Foundational Investing: Accomplish goals with Time-Segmented Investing 

The second step is to look at the future expenses you have and coordinate your investments to the time-horizons of your goals. We use a methodology called time-segmented investing to ensure you have the best returns with the lowest possible risk for your goals. 

Taking the goals that you have in the coming years, we section them out by time-horizons. This allows us to invest in a more aggressive position for the goals that are further away, and more conservatively for the goals that are closer. This gives you the ability to be exposed to the market upside, without any unnecessary losses that could prevent you from accomplishing your goals.

Additionally, each segment is mapped to your personal measurement of risk.

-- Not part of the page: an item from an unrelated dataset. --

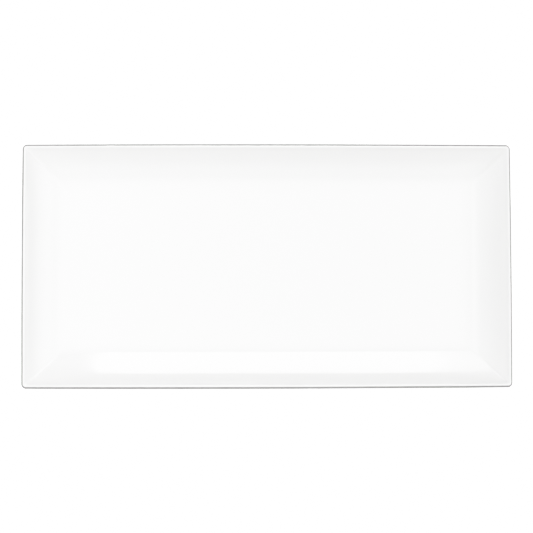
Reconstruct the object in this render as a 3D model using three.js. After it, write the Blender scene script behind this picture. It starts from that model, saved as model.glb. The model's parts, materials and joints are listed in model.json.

We calculate this through an assessment to determine your personal comfort with risk so that all of our investments match your risk tolerance

From there, we stress-test your portfolio against the market, looking at the risk your portfolio can withstand while setting you up to accomplish your goals in retirement. This gives us the ability to identify the risk capacity, or how much your portfolio can be exposed to risk. The risk capacity allows us to understand if your dreams are achievable and what your portfolio will look like in the years to come. Finally, we calculate how much required risk you must take in order to achieve your goals.

What it all means to you, the investor.

Foundational Investing™ creates a cohesive and powerful method to equip you with consistent and reliable income in retirement, without losing on the economic opportunities in the long-run. 

Through the use of advanced technologies, we’re able to evaluate and identify the best strategies for each individual as they’re nearing and in retirement—and then adjust as your needs and goals change over time. Each and every plan we create is custom-crafted to fit who you are and the dreams you have for retirement. We’ve seen it work for our clients in a profound way. All of this comes together to equip you to live greatly in your next adventure.